Be cautious. Make sure you have the bankroll and also make sure to always understand that this is one AP play where your maximum downside will usually be a greater dollar amount than your maximum upside.

I would say that you are incorrect, with all due respect. There are a few reasons:

1.) If you can still qualify for earned multipliers by betting five coins, then ANY multiplier is good up to at least ten-play.

2.) If you have to bet eight coins, then the bottom hand can get a multiplier and every hand will have a multiplier thereafter at least once. Meantime, bottom hand could still get one.

Okay, so assuming the worst, Ten-Play with the multiplier feature might return 95% overall. (It's not that bad) Better yet, let's use an actual example from an actual paytable:

The worst Bonus Poker has a base return of .9578 and a return of .9598 with the feature. With a five credit bet, the player expects, from base, to get:

.9578 * 5 = 4.789

If you extrapolate that to ten hands, the player bets fifty credits and expects to get 47.89 back.

Now, with the feature, the player would bet eighty credits and expects to get, without a multiplier to begin with:

80 * .9598 = 76.784

What we determine is that any addition to the base pay (in the form of a multiplier) is worth 4.789 per multiplier value because it is based upon getting paid on five coins for that hand based on the base expectation of 95.78%.

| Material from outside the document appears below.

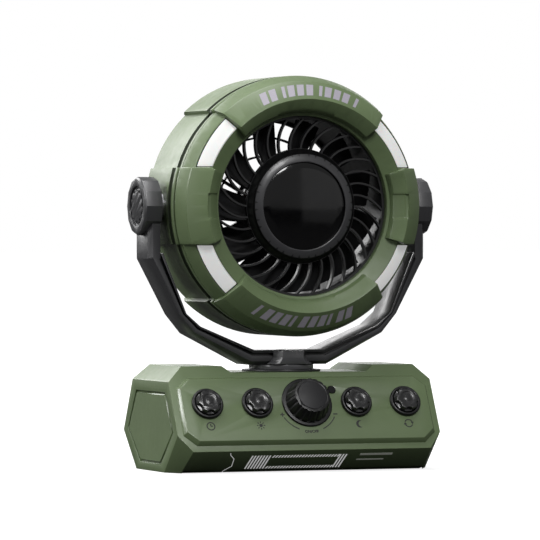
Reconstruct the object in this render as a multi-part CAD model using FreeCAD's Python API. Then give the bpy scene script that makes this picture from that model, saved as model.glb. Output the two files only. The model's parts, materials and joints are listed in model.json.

If you add 4.789 to 76.784 you would get 81.573, so 81.573/80 = 101.96625%

The worst case scenario would be one 2x multiplier for the tenth hand on ten-play, but much like regular and spin Ultimate X (which is a ten-credit bet) even if you have to bet all ten credits per hand, (usually not the case) you still have an advantage.

Lesson: When it comes to vulturing, ask your friendly, neighborhood, Mission146!